I agree Donna – this conflict stuff is hard work!
I’ve only been married 2 ½ years, but what you describe is similar to what has been one of our biggest struggles.
I’m having to learn to disarm my language and receive my husband’s words with love and gentleness when he does share his feelings. I’ve also been trying to ask him more questions about what he’s feeling before we reach a hot point, knowing it’s difficult for him to sort out his feelings as quickly or naturally as I do.
When we actually do this well, we often realize fears, insecurities, and past experiences at the root of our actions and words – a realization that helps us better empathize with and understand one another. Gradually, a safe space emerges for both of us to share our feelings.
In case it’s helpful, a couple things that have helped me are…

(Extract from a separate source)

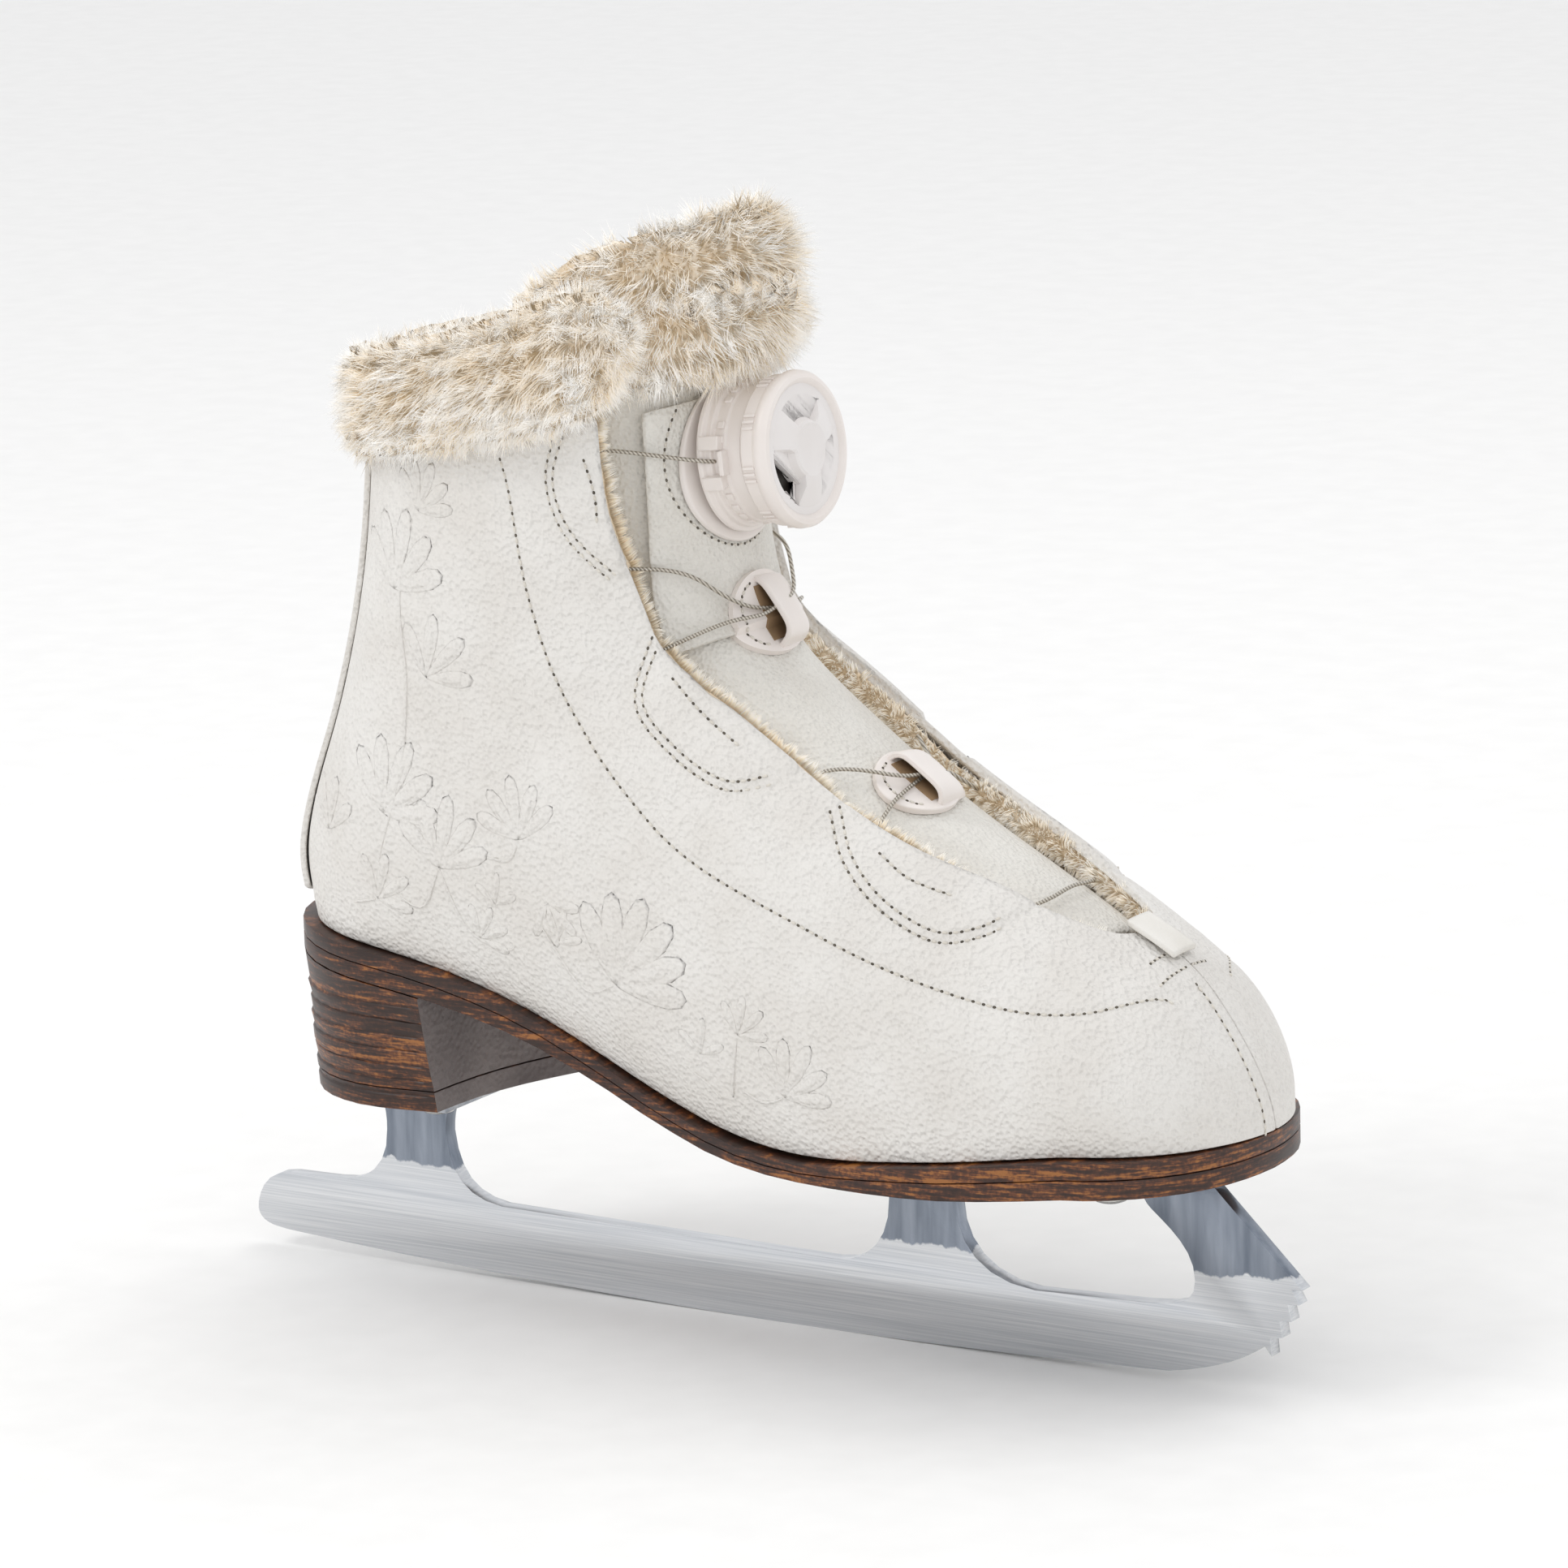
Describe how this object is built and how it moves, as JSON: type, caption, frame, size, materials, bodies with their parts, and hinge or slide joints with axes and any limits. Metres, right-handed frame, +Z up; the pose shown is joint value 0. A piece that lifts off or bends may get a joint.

– learning to speak about emotions, rather than from them (a challenge in the heat of the moment);
– quieting down enough to tune in to what God’s saying;
– digging in to my junk to understand what’s happening inside me when I make my husband feel attacked;
– recognizing that even if I don’t think I’m attacking, I may very well be overlooking something ;
– reading Love & War by John & Stasi Eldredge;
– and participating in Imago Relationships (though I recommend this only if you have a solid biblical foundation you can apply to secular teaching).
Hang in there. God is for your marriage – He really is. It’s painful and tiring now, but I believe God is truly up to something great.